Part of a data file:
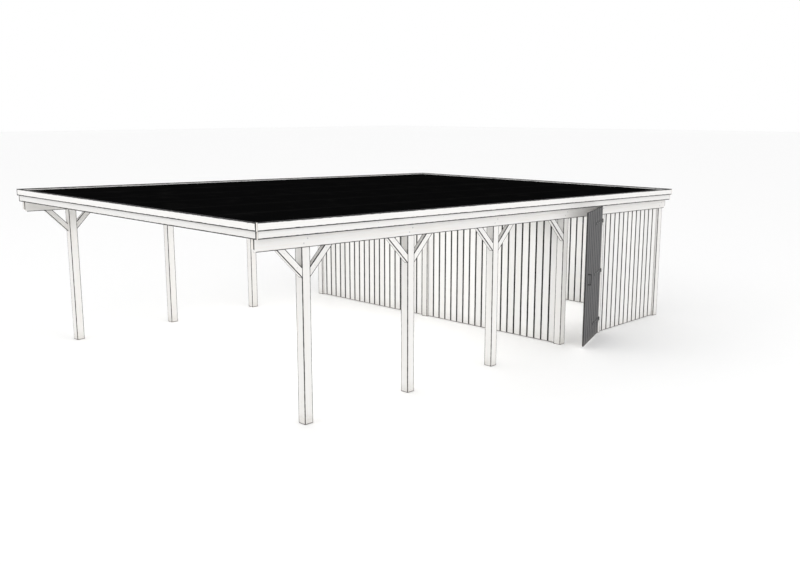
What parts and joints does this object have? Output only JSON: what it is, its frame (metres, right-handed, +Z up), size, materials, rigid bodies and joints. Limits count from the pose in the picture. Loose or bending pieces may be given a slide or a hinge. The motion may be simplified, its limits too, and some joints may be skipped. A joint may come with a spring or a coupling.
{
  "type": "double carport with store",
  "caption": "Flat-roofed timber double carport on square posts with slanted braces, and a boarded store with a side door across its back end.",
  "frame": {"origin": "middle of the foot of the post in the store's front wall, at ground level", "axes": "+X towards the store door's side, +Y from the car entrance to the back wall, +Z up"},
  "size_m": [6.2845, 9.0001, 2.4428],
  "materials": {
    "frame_timber": "planed, painted off-white",
    "roof_timber": "planed, bare",
    "roofing": "matt sheet",
    "fascia_boards": "planed, painted off-white",
    "wall_boards": "planed, painted off-white",
    "door_boards": "planed, painted off-white",
    "steel": "galvanised"
  },
  "bodies": {
    "carport": {"right_post_1": "frame_timber", "right_post_2": "frame_timber", "right_post_3": "frame_timber", "right_post_4": "frame_timber", "right_post_5": "frame_timber", "left_post_1": "frame_timber", "left_post_2": "frame_timber", "left_post_3": "frame_timber", "left_post_4": "frame_timber", "left_post_5": "frame_timber", "front_wall_post": "frame_timber", "back_wall_post": "frame_timber", "door_post": "frame_timber", "right_beam": "frame_timber", "left_beam": "frame_timber", "right_braces_1": "frame_timber", "right_braces_2": "frame_timber", "right_braces_3": "frame_timber", "right_brace_4": "frame_timber", "left_braces_1": "frame_timber", "left_braces_2": "frame_timber", "left_braces_3": "frame_timber", "left_brace_4": "frame_timber", "rafters": "roof_timber", "roof_boarding": "roof_timber", "roofing": "roofing", "lower_fascia_front": "fascia_boards", "lower_fascia_back": "fascia_boards", "lower_fascia_left": "fascia_boards", "lower_fascia_right": "fascia_boards", "upper_fascia_front": "fascia_boards", "upper_fascia_back": "fascia_boards", "upper_fascia_left": "fascia_boards", "upper_fascia_right": "fascia_boards", "front_wall_left": "wall_boards", "front_wall_right": "wall_boards", "back_wall_left": "wall_boards", "back_wall_right": "wall_boards", "left_wall": "wall_boards", "right_wall": "wall_boards", "hinge_hooks": "steel"},
    "door": {"door_leaf": "door_boards", "door_ledges": "door_boards", "hinge_straps": "steel", "door_pull": "steel"}
  },
  "joints": [
    {"name": "door_hinge", "type": "hinge", "parent": "carport", "child": "door", "pos_m": [2.9325, 0.98405, 0], "axis": [0, 0, 1], "range_deg": [-20, 80]}
  ]
}
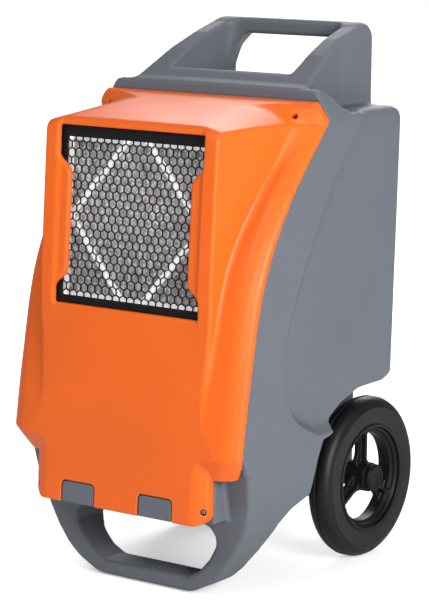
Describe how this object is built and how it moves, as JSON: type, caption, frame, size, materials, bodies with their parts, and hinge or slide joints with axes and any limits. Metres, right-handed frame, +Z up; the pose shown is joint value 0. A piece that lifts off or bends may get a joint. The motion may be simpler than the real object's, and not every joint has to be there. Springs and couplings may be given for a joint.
{
  "type": "commercial dehumidifier",
  "caption": "Wheeled refrigerant dehumidifier in a roto-moulded housing with a moulded front cover, hex-mesh air intake, top handle, front foot loop and rear air outlet.",
  "frame": {"origin": "on the ground, at the centre of the machine's bounding rectangle", "axes": "+Z up, the intake front faces -Y, +X is to the right when facing the front; the wheel axle is parallel to X at y = +0.146 m"},
  "size_m": [0.428, 0.546, 0.838],
  "materials": {
    "grey_body": "fine orange-peel roto-moulded skin",
    "orange_cover": "satin moulded skin",
    "black_plastic": "moulded, semi-matte",
    "black_mesh": "powder coat",
    "filter_media": "fine non-woven pad",
    "bright_steel": "bright sheet and wire",
    "zinc_steel": "zinc plated",
    "fin_aluminium": "thin stacked fins",
    "copper": "drawn copper tube",
    "galvanised": "galvanised sheet",
    "compressor_black": "gloss black enamel",
    "rubber_black": "plain",
    "tyre_black": "smooth semi-pneumatic tyre",
    "rim_black": "moulded nylon",
    "switch_red": "gloss",
    "white_plastic": "plain"
  },
  "bodies": {
    "housing": {"body_shell": "grey_body", "front_cover": "orange_cover", "cover_screw_top_left": "zinc_steel", "cover_screw_top_right": "zinc_steel", "cover_screw_bottom_left": "zinc_steel", "cover_screw_bottom_right": "zinc_steel", "intake_grille": "black_mesh", "grille_frame": "black_plastic", "air_filter": "filter_media", "filter_retainer": "bright_steel", "coil_casing": "bright_steel", "evaporator_fins": "fin_aluminium", "condenser_fins": "fin_aluminium", "evaporator_tube": "copper", "condenser_tube": "copper", "drain_pan": "galvanised", "chassis_deck": "galvanised", "compressor": "compressor_black", "compressor_grommet_1": "rubber_black", "compressor_grommet_2": "rubber_black", "compressor_grommet_3": "rubber_black", "accumulator": "compressor_black", "filter_drier": "copper", "discharge_line": "copper", "liquid_line": "copper", "expansion_line": "copper", "suction_line": "copper", "fan_shroud": "galvanised", "fan_motor": "compressor_black", "motor_bracket": "galvanised", "outlet_grille": "black_mesh", "control_panel": "black_plastic", "hour_meter": "black_plastic", "control_box": "galvanised", "pump_reservoir": "white_plastic", "pump_head": "black_plastic", "drain_hose": "rubber_black", "outlet_hose": "rubber_black", "hose_connector": "zinc_steel", "power_cord": "rubber_black", "power_plug": "rubber_black", "cable_gland": "black_plastic", "cord_hook_left": "black_plastic", "cord_hook_right": "black_plastic", "axle": "zinc_steel", "hub_cap_left": "rim_black", "axle_spacer_left": "zinc_steel", "hub_cap_right": "rim_black", "axle_spacer_right": "zinc_steel"},
    "wheel_left": {"tyre_left": "tyre_black", "rim_left": "rim_black", "wheel_bush_left": "white_plastic"},
    "wheel_right": {"tyre_right": "tyre_black", "rim_right": "rim_black", "wheel_bush_right": "white_plastic"},
    "fan": {"fan_impeller": "black_plastic"},
    "switch": {"power_switch": "switch_red"},
    "button": {"purge_button": "white_plastic"},
    "knob": {"humidistat_knob": "black_plastic"},
    "float": {"pump_float": "white_plastic"}
  },
  "joints": [
    {"name": "wheel_left_spin", "type": "hinge", "parent": "housing", "child": "wheel_left", "pos_m": [-0.16, 0.146, 0.127], "axis": [1, 0, 0], "continuous": true},
    {"name": "wheel_right_spin", "type": "hinge", "parent": "housing", "child": "wheel_right", "pos_m": [0.16, 0.146, 0.127], "axis": [1, 0, 0], "continuous": true},
    {"name": "fan_spin", "type": "hinge", "parent": "housing", "child": "fan", "pos_m": [0, 0.144, 0.5], "axis": [0, 1, 0], "continuous": true},
    {"name": "power_switch_rock", "type": "hinge", "parent": "housing", "child": "switch", "pos_m": [-0.08, 0.1913, 0.666], "axis": [1, 0, 0], "range_deg": [0, 20]},
    {"name": "purge_button_press", "type": "slide", "parent": "housing", "child": "button", "axis": [0, -1, 0], "range_m": [0, 0.003], "stiffness_N_per_m": 300},
    {"name": "humidistat_turn", "type": "hinge", "parent": "housing", "child": "knob", "pos_m": [0.082, 0.201, 0.666], "axis": [0, 1, 0], "range_deg": [0, 270]},
    {"name": "pump_float_rise", "type": "slide", "parent": "housing", "child": "float", "axis": [0, 0, 1], "range_m": [0, 0.015]}
  ]
}
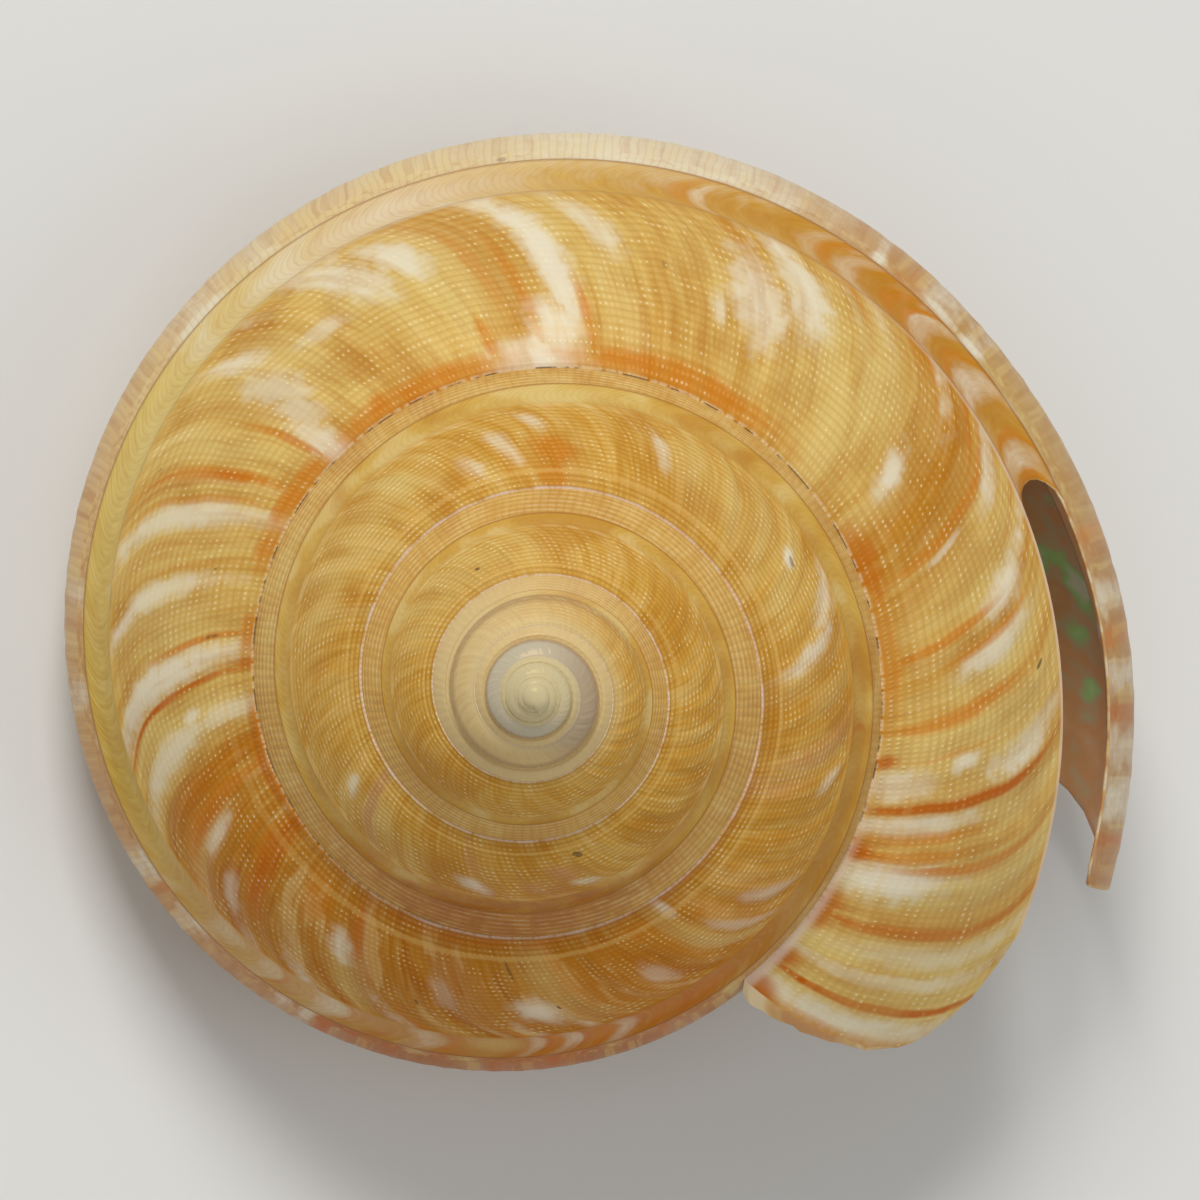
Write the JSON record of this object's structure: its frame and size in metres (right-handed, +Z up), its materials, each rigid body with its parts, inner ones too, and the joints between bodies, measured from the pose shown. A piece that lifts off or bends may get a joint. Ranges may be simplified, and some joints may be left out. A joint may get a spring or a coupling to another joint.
{
  "type": "slit shell",
  "caption": "Coiled top-shaped sea shell with a long slit in its outer lip, an open mouth and a solid columella, lying on its base.",
  "frame": {"origin": "centre of the bounding box's underside, on the surface that the shell rests on", "axes": "+Z up as the shell rests on its base, +X towards the slit in the outer lip, the mouth opens towards -Y"},
  "size_m": [0.08, 0.07, 0.0506],
  "materials": {
    "shell": "satin"
  },
  "bodies": {
    "root": {"shell": "shell"}
  },
  "joints": []
}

## WRITTEN PROBLEM
Begin at the line containing "Write the JSON" and reproduce each line through the end of the records above.

## FINAL RESULT
Write the JSON record of this object's structure: its frame and size in metres (right-handed, +Z up), its materials, each rigid body with its parts, inner ones too, and the joints between bodies, measured from the pose shown. A piece that lifts off or bends may get a joint. Ranges may be simplified, and some joints may be left out. A joint may get a spring or a coupling to another joint.
{
  "type": "slit shell",
  "caption": "Coiled top-shaped sea shell with a long slit in its outer lip, an open mouth and a solid columella, lying on its base.",
  "frame": {"origin": "centre of the bounding box's underside, on the surface that the shell rests on", "axes": "+Z up as the shell rests on its base, +X towards the slit in the outer lip, the mouth opens towards -Y"},
  "size_m": [0.08, 0.07, 0.0506],
  "materials": {
    "shell": "satin"
  },
  "bodies": {
    "root": {"shell": "shell"}
  },
  "joints": []
}